As protests began Sunday, however, the military continued to give out ambiguous signals. “All units” were at “high alert,” ready “to move ‘on the moment’ when something urgent or a threat to national security occurs,” Egyptian state media reported, citing an unidentified military source.
“The official military source clarified that the most recent instructions given to soldiers and officers is to protect the will of the people without bias to any side at the expense of the other, especially as the political forces have not reached any formula of consensus,” the Web site of the flagship state newspaper, Al Ahram, reported.
In recent weeks, Mr. Morsi’s government has extended and refortified the walls of the presidential palace that serves as his office in anticipation of an attack during Sunday’s protests. During the interview with The Guardian, Mr. Morsi was working out of to another alternate facility, Quba Palace, the birthplace of the former King Farouk. State media reported that the prime minister, Hisham Qandil, was also working out of an alternate office for security reasons.
In the same interview, Mr. Morsi acknowledged more explicitly than before that he had erred in his “constitutional declaration” last fall putting his own power above the authority of the courts until passage of a charter. Although he said he meant to block the courts from dissolving the constitutional assembly, the move struck many as authoritarian, and it set off the waves of protests have built up to Sunday demonstrations.
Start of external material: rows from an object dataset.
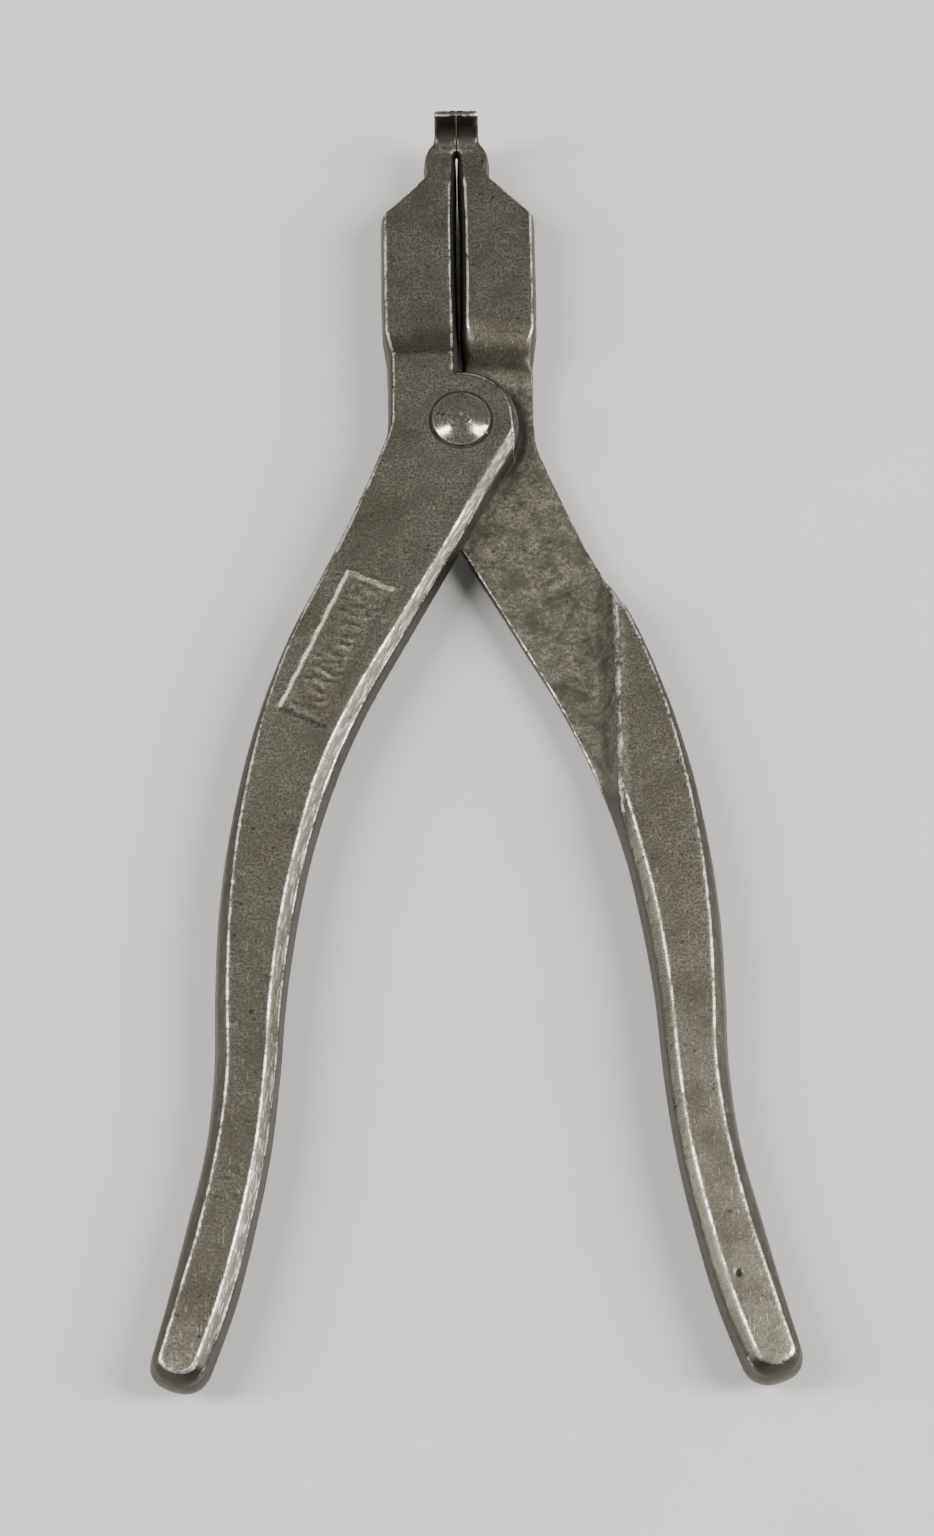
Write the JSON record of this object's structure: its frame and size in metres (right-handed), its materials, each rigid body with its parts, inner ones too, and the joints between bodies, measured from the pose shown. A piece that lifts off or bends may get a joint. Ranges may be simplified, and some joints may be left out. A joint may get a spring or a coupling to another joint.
{
  "type": "lock ring spreading pliers",
  "caption": "Forged pliers whose handles don't cross: squeezing them spreads two narrow, turned-up tips to open a lock ring.",
  "frame": {"origin": "where the rivet's axis meets the flat back that the pliers lie on", "axes": "+Z along the rivet, from the back to the domed head; +Y from the rivet to the jaw tips; +X to the rear lever's side"},
  "size_m": [0.081, 0.1766, 0.014],
  "materials": {
    "forged_steel": "bare forged steel, dark grey-brown with an oily patina and bright worn edges",
    "rivet_steel": "bare steel, worn smoother and brighter than the levers"
  },
  "bodies": {
    "rear": {"rear_lever": "forged_steel", "pivot_rivet": "rivet_steel"},
    "front": {"front_lever": "forged_steel"}
  },
  "joints": [
    {"name": "pivot", "type": "hinge", "parent": "rear", "child": "front", "pos_m": [0, 0, 0.0047], "axis": [0, 0, 1], "range_deg": [0, 26]}
  ]
}
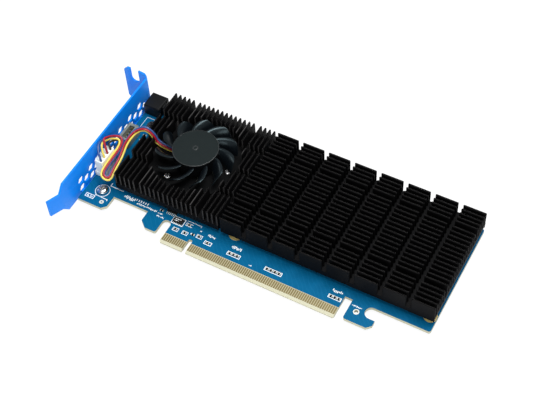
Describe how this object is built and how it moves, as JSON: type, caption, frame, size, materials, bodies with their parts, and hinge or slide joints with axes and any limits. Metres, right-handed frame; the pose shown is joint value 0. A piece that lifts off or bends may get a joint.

“It contributed to some kind of misconception in society,” Morsi said in the interview. His advisers have privately acknowledged deep regrets over the declaration, although they argue that subsequent rulings have confirmed that the high court — full of justices appointed from Mr. Mubarak — was indeed poised to dissolve the assembly.
But Mr. Morsi repeatedly blamed the old Mubarak bureaucracy and elites — “the deep state and the remnants of the old regime” — for the protests. He insisted that those who profited under Mr. Mubarak had paid hired thugs to attack his supporters and the Muslim Brotherhood.
“They have money, and they got this money from corruption,” he said. “They used this corrupt money to pull back the regime, and pull back the old regime into power. They pay this corrupt money to thugs, and then violence takes place.”
And he argued that if he gave in to the demands for his exit, it would only prolong the chaos of Egypt’s transition. If an elected president resigned under pressure from the street, “there will be people or opponents opposing the new president too, and a week or a month later, they will ask him to step down,” Mr. Morsi said.